After sniffing around, and tasting the various napkins on display, Tang found herself ushered towards a seat by an elderly Chinese lady, who identified herself as Ming Po. Ming soon discovered Tang's utter lack of social etiquette, and spirited her away through a secret door in the wall, before taking her under her wing, and teaching her to be a proper lady.

"Bless Ming's cotton socks," Tang snorts, "Teaching me to be a lady didn't work. But she was the closest thing I had to a mother, so I love her all the same."

Ming and Tang spent many long days in the cramped room, as Ming attempted to school Tang. As Tang would tell you, Ming is a competent teacher, but even the most competent teacher will struggle where the student is unwilling to learn."

"Tang is special girl," Ming smiles as she recalls their time spent together, "She no want to learn. She want food. All food. I tell her, no! Paper no food! But she no understand.

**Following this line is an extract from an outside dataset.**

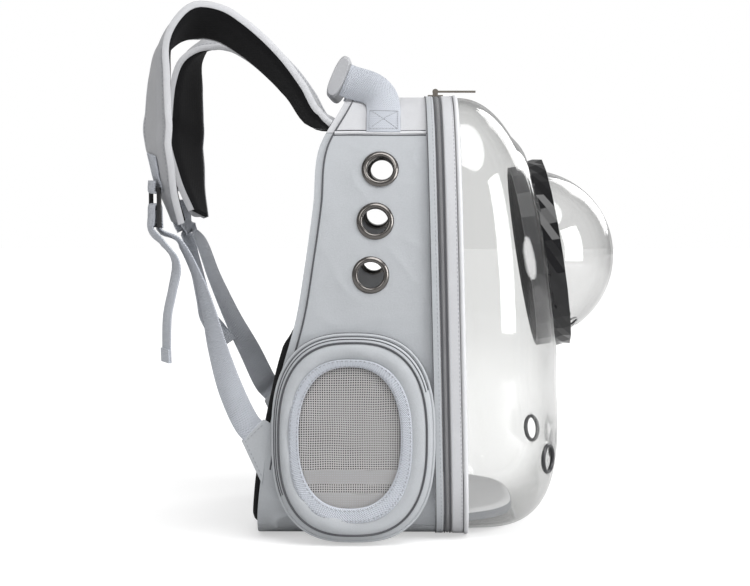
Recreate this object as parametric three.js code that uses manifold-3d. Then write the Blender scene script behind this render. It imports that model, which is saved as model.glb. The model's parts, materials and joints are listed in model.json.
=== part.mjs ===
// Bubble pet carrier backpack, in millimetres, +Z up, standing on its base at the origin.
// The clear front faces -Y, the wearer's side faces +Y, and the wearer's left is -X.

import * as THREE from 'three';
import { mergeVertices } from 'three/addons/utils/BufferGeometryUtils.js';
import Module from 'manifold-3d';

// Driving dimensions of the soft case.
const height = 420;
const halfWidth = 150;
const baseDepth = 200;
const frontAtFloor = -101;
const leanDegrees = 1.36;
const beltHeight = 140;
const baseSag = 2;
const crownPower = 3.5;
const basePower = 5;
const stationCount = 48;
const clearance = 0.3;

// Depth of the case from its front plane to the back edge, as a share of baseDepth,
// one row for each equal step of height from the floor to the top.
const depthShares = [1.0, 0.972, 0.922, 0.86, 0.782, 0.732, 0.69, 0.66, 0.53];

// Panels and the front frame, measured from the front plane backwards.
const panelWall = 3;
const panelInset = 5;
const seamAtFloor = 31;
const gussetFront = 23.3;
const zipFront = 16;
const bandFront = 4.6;
const frameWall = 3.2;
const tapeWall = 1.6;
const coilProud = 1.4;
const pipingProud = 0.8;
const topSeamDrop = 37;
const baseSeamHeight = 12;

// Back padding.
const backWall = 5;
const padThick = 9;
const padInset = 12;
const lumbarPad = { low: 12, high: 194, proud: 2.6 };
const shoulderPad = { low: 214, high: 366, proud: -2 };

// Clear front.
const clearWall = 2.2;
const bulge = 94;
const clearInset = 1.5;
const clearLift = 2.5;
const topPower = 2.2;
const sidePower = 2.3;
const lowPower = 3.5;
const clearRows = 6;

// Dome window and its collar on a flat land of the clear front.
const domeHeight = 264.5;
const domeAdvance = 175.2;
const domeTiltDegrees = 9;
const collarRadius = 92.4;
const collarFacet = 1.4;
const collarHigh = 16;
const collarNeck = 85.6;
const collarNeckDepth = 15;
const collarLedge = 1.4;
const collarNeckWall = 3.6;
const collarSleevePlay = 0.6;
const collarSegments = 36;
const landRadius = 97;
const landBlend = 28;
const landBore = 8;
const domeRadius = 85;
const domeWall = 2;
const domeCentreBack = 11;
const domeSegments = 28;
const domeRows = 6;
const lockRingWall = 3.2;
const lockRingDeep = 14;
const lockRingGrip = 1.1;
const lockRingPlay = 0.5;
const lockRingSegments = 40;

// Vent holes in the dome and in the clear front.
const domeVentRadius = 7;
const domeVentPolarDegrees = 69;
const domeVentStepDegrees = 26;
const domeVentSegments = 12;
const frontVentRadius = 11;
const frontVentRim = 3.5;
const frontVentProud = 0.8;
const ventSegments = 16;
const frontVents = [
  { name: 'left', out: -0.67, up: 0.175 },
  { name: 'middle', out: 0, up: 0.175 },
  { name: 'right', out: 0.67, up: 0.175 },
];

// Eyelets, by their height as a share of the case, and their distance from the origin along Y.
const eyeletHole = 12;
const eyeletNeck = 1.3;
const eyeletRim = 17.3;
const eyeletBackRim = 16;
const eyeletProud = 2.2;
const eyeletFlange = 1;
const eyeletBevel = 1.2;
const eyeletBearing = 0.9;
const eyeletSegments = 12;
const eyeletRows = [
  { name: 'upper', up: 0.83, back: -0.087 },
  { name: 'middle', up: 0.716, back: -0.065 },
  { name: 'lower', up: 0.598, back: -0.044 },
];

// Side windows.
const windowProud = 14.5;
const windowWall = 2.5;
const windowShoulder = 0.55;
const netEdge = 2;
const trimBevel = 1;
const pocketSeat = 0.8;
const windowSegments = 32;
const trimThick = 1.8;
const meshThick = 1.2;
const pocketOutline = { back: 0.035, up: 0.24, wide: 74, high: 95.5, power: 2.7 };
const faceOutline = { back: 0.038, up: 0.239, wide: 68, high: 89, power: 2.6 };
const trimOutline = { back: 0.048, up: 0.235, wide: 57, high: 76, power: 2.5 };
const openingOutline = { back: 0.052, up: 0.243, wide: 47, high: 65.5, power: 2.4 };

// Grab handle.
const handleWebbing = 35;
const handleThick = 2;
const handleSeat = 0.7;
const handleBack = -0.102;
const handleMeet = -0.46;
const handleRows = [
  { out: -0.545, back: -0.088, up: 0.992, turn: 90, dip: -14 },
  { out: -0.505, back: -0.045, up: 1.012, turn: 90, dip: -40 },
];
const gripSpan = 152;
const gripWide = 43;
const gripThick = 14;
const gripTiltDegrees = 22.7;
const gripEndLong = 5;
const gripEndShare = 0.94;
const gripTurnSteps = 4;
const gripLead = 6;
const gripCentre = { back: 0.115, up: 1.04 };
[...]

She eat paper. She no eat chicken. She no eat beef. She eat paper. Ming try teach Tang, but Tang no listen."

They both look fondly upon their days at the restaurant, and Tang attributes a lot of her success to Ming. Even now, at high-profile events, Ming can always be spied on Tang's arm, or hovering nearby. It's no wonder - it was in her restaurant that Tang found her footing and made something of herself, and all it took was for Ming to let Tang spread her proverbial wings.

"I guess I never knew what I was capable of. That is, until that fateful day in the restaurant."

Ming and Tang had sat themselves down for a new day's worth of failed teachings, when the two heard a commotion coming from the kitchen.

"Ming has always been a very timid woman," recalls Tang, "Even the slightest noise in the restaurant, if she didn't know where it was coming from, would set her trembling. That day, she hid under the table. I felt like I had to protect her."

Tang's memory becomes very vague from the moment she stepped through the kitchen. Though unsure of the events that unfolded, she woke up several days later in hospital.

"I have no idea how Ming managed to carry me all the way to the hospital, and she won't tell me what happened in the restaurant, I think I fought off the bad guys. Had, you know, like, an adrenaline rush? Shit's so cash."

"I can tell you secret?" Ming confides, when asked about that day in the kitchen, "Tang slip and hit head. Bleed everywhere. No baddies. Tell Tang Ming carry her to hospital-" she pauses to giggle quietly, "-Ming make Tang walk. But shh."

Tang spent many days recovering in hospital from, what she still believes, was a severe bludgeoning. Her concussed haze gave her much time to think, and unlocked many parts of her brain that had previous been inaccessible to her. She found herself full of unprecedented knowledge, and was soon able to heal her wounds by the power of her own thought.

"It was at the moment, as I felt my skull reforming, that I knew I was special. I knew it was the key to all I'd ever wanted out of life."